Виктор Николаевич Тростников.
"РАДУЙСЯ, БЛАГОДАТНАЯ! ГОСПОДЬ С ТОБОЮ" (Лк. 1:28).

     "О, всепетая Мати!" - такими словами начинается заключительный кондак православного акафиста Богородице, который молящиеся поют трижды, опускаясь на колени. Какие точные слова! Ведь и вправду: каких только песнопений - и хвалебных, и просительных - не возносил наш верующий народ Матери Божией, какими только эпитетами Ее не одаривал! А сколько создал иконописных изображений любимого образа: по некоторым подсчетам - больше тысячи! Почему наш народ так любит и чтит Богородицу, почему именно к Ней обращается с просьбой о помощи - ведь у нас есть множество святых, есть Ангелы. Христос, наконец? Молящиеся понимают, что надеяться на самом деле можно только на Бога, но свои просьбы обращают также и к Его Пречистой Матери.
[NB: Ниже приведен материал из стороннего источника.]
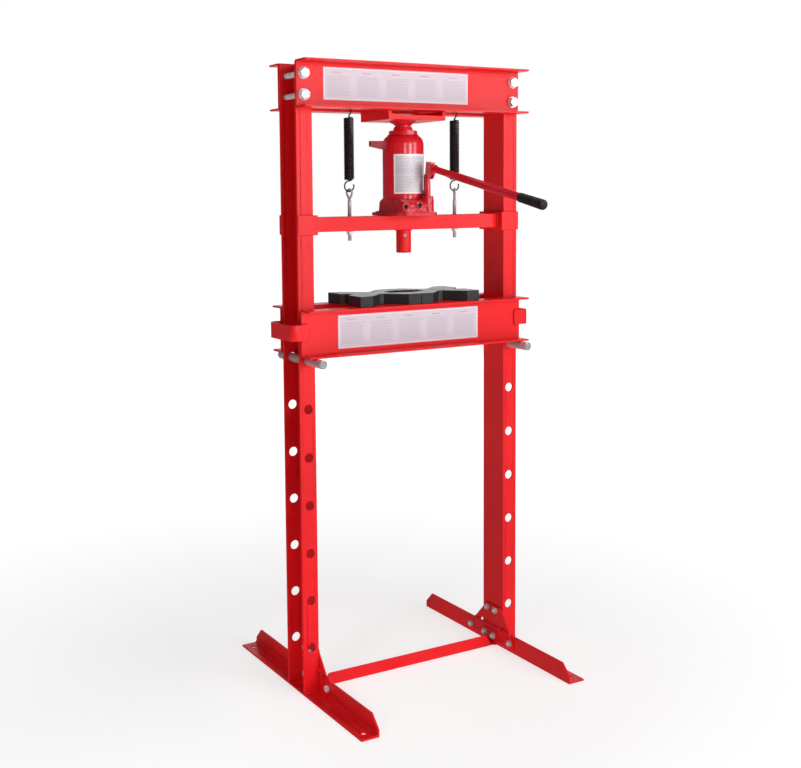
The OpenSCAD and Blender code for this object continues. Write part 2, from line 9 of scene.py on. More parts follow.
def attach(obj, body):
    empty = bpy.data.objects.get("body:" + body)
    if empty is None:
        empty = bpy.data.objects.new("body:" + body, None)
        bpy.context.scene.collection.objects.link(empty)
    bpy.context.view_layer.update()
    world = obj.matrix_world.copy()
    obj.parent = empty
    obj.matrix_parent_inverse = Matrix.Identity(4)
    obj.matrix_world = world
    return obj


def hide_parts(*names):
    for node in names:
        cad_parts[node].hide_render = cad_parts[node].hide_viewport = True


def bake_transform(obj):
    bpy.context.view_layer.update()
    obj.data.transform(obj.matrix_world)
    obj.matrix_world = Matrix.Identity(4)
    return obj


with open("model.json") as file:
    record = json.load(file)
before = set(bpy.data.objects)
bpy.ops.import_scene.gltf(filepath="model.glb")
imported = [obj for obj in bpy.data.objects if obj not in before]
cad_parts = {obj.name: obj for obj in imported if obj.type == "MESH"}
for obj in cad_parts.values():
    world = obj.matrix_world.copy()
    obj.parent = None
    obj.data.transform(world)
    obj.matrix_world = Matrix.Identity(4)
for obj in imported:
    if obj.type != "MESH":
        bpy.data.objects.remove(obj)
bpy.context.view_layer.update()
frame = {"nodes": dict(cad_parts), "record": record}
nodes = frame["nodes"]
MM = 0.001


# ---------------------------------------------------------------- materials


class Nodes:
    """Short hand for building a node material."""

    def __init__(self, name):
        self.mat = bpy.data.materials.new(name)
        self.mat.use_nodes = True
        self.tree = self.mat.node_tree
        self.shader = self.tree.nodes["Principled BSDF"]
        self.place = self.new("ShaderNodeTexCoord").outputs["Object"]

    def new(self, kind, **settings):
        n = self.tree.nodes.new(kind)
        for key, value in settings.items():
            setattr(n, key, value)
        return n

    def link(self, a, b):
        self.tree.links.new(a, b)

    def put(self, socket, value):
        self.shader.inputs[socket].default_value = value

    def noise(self, scale, detail=2.0, rough=0.5, stretch=None):
        n = self.new("ShaderNodeTexNoise")
        n.inputs["Scale"].default_value = scale
        n.inputs["Detail"].default_value = detail
        n.inputs["Roughness"].default_value = rough
        source = self.place
        if stretch:
            m = self.new("ShaderNodeMapping")
            m.inputs["Scale"].default_value = stretch
            self.link(source, m.inputs["Vector"])
            source = m.outputs["Vector"]
        self.link(source, n.inputs["Vector"])
        return n.outputs["Fac"]

    def ramp(self, value, low, high, a=0.0, b=1.0):
        r = self.new("ShaderNodeMapRange", clamp=True)
        for key, v in (("From Min", low), ("From Max", high), ("To Min", a), ("To Max", b)):
            r.inputs[key].default_value = v
        self.link(value, r.inputs["Value"])
        return r.outputs["Result"]

    def math(self, operation, a, b=0.0, clamp=False):
        m = self.new("ShaderNodeMath", operation=operation, use_clamp=clamp)
        for i, v in enumerate((a, b)):
            if isinstance(v, (int, float)):
                m.inputs[i].default_value = v
            else:
                self.link(v, m.inputs[i])
        return m.outputs[0]

    def mix(self, factor, a, b):
        m = self.new("ShaderNodeMix", data_type="RGBA")
        for key, v in ((0, factor), (6, a), (7, b)):
            if isinstance(v, tuple):
                m.inputs[key].default_value = (*v, 1)
            elif isinstance(v, (int, float)):
                m.inputs[key].default_value = v
            else:
                self.link(v, m.inputs[key])
        return m.outputs[2]

    def axis(self, name):
        s = self.new("ShaderNodeSeparateXYZ")
        self.link(self.place, s.inputs[0])
        return s.outputs[name]

    def up(self):
        """How far the surface faces upwards, 0 to 1."""
        g = self.new("ShaderNodeNewGeometry")
        s = self.new("ShaderNodeSeparateXYZ")
        self.link(g.outputs["Normal"], s.inputs[0])
        return self.math("MAXIMUM", s.outputs["Z"], 0.0)

    def color(self, value):
        if isinstance(value, tuple):
            self.shader.inputs["Base Color"].default_value = (*value, 1)
        else:
            self.link(value, self.shader.inputs["Base Color"])

    def rough(self, value):
        self.link(value, self.shader.inputs["Roughness"])

    def bump(self, height, distance, strength=1.0):
        b = self.new("ShaderNodeBump")
        b.inputs["Distance"].default_value = distance
        b.inputs["Strength"].default_value = strength
        self.link(height, b.inputs["Height"])
        self.link(b.outputs["Normal"], self.shader.inputs["Normal"])


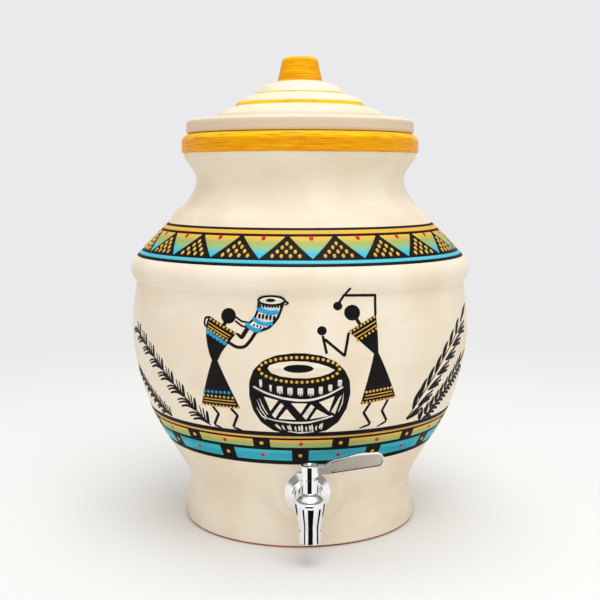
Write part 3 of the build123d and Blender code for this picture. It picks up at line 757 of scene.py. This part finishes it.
# Upper laces: each leans out from x, reaches from high to low and is drawn in three strokes over its width
for x, high, low, width in ((-35.2, 140.4, 133.6, 1.6), (-28.2, 136.6, 130.6, 1.4),
                            (-21.6, 135.8, 129.0, 3.7), (-14.3, 134.8, 128.0, 3.2),
                            (-7.0, 134.5, 127.6, 3.3), (0.5, 134.4, 127.6, 3.9), (7.6, 135.4, 128.6, 2.4),
                            (14.4, 136.8, 130.6, 2.4), (21.2, 140.2, 134.0, 2.6)):
    for share, rise in ((-0.36, 0.9), (0, 0), (0.36, 0.6)):
        stroke(white, [(x + width * share, high), (x + width * share * 1.2, low + rise)],
               0.25 + width * 0.36, on=1, start=0.9, end=0.4)

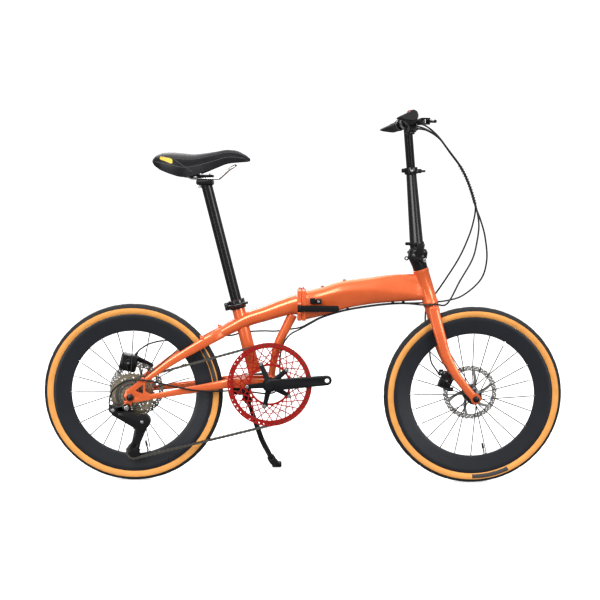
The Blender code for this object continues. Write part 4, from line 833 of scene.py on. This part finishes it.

     Православие часто называют одной из трех христианских конфессий. Это неточная формулировка. Как совершенно справедливо подчеркивает профессор Московской Духовной Академии Алексей Ильич Осипов, православие - не конфессия, а единственная Вера, полностью совпадающая с Апостольской верой и сохранившая в себе весь объем истины, открывшейся собравшимся в Иерусалиме ученикам Христа в день Пятидесятницы. Латинское вероучение во многом отошло от этой веры, а протестантское - реформировало ее фактически до неузнаваемости. Тем не менее, это три серьезные религии, оказывающие большое влияние на современный мир, "выводящие себя" из Христа и считающие Евангелие своим основополагающим священным текстом, поэтому православное отношение к Деве Марии может быть как следует понято лишь в сравнении с отношением к ней двух других христианских религий.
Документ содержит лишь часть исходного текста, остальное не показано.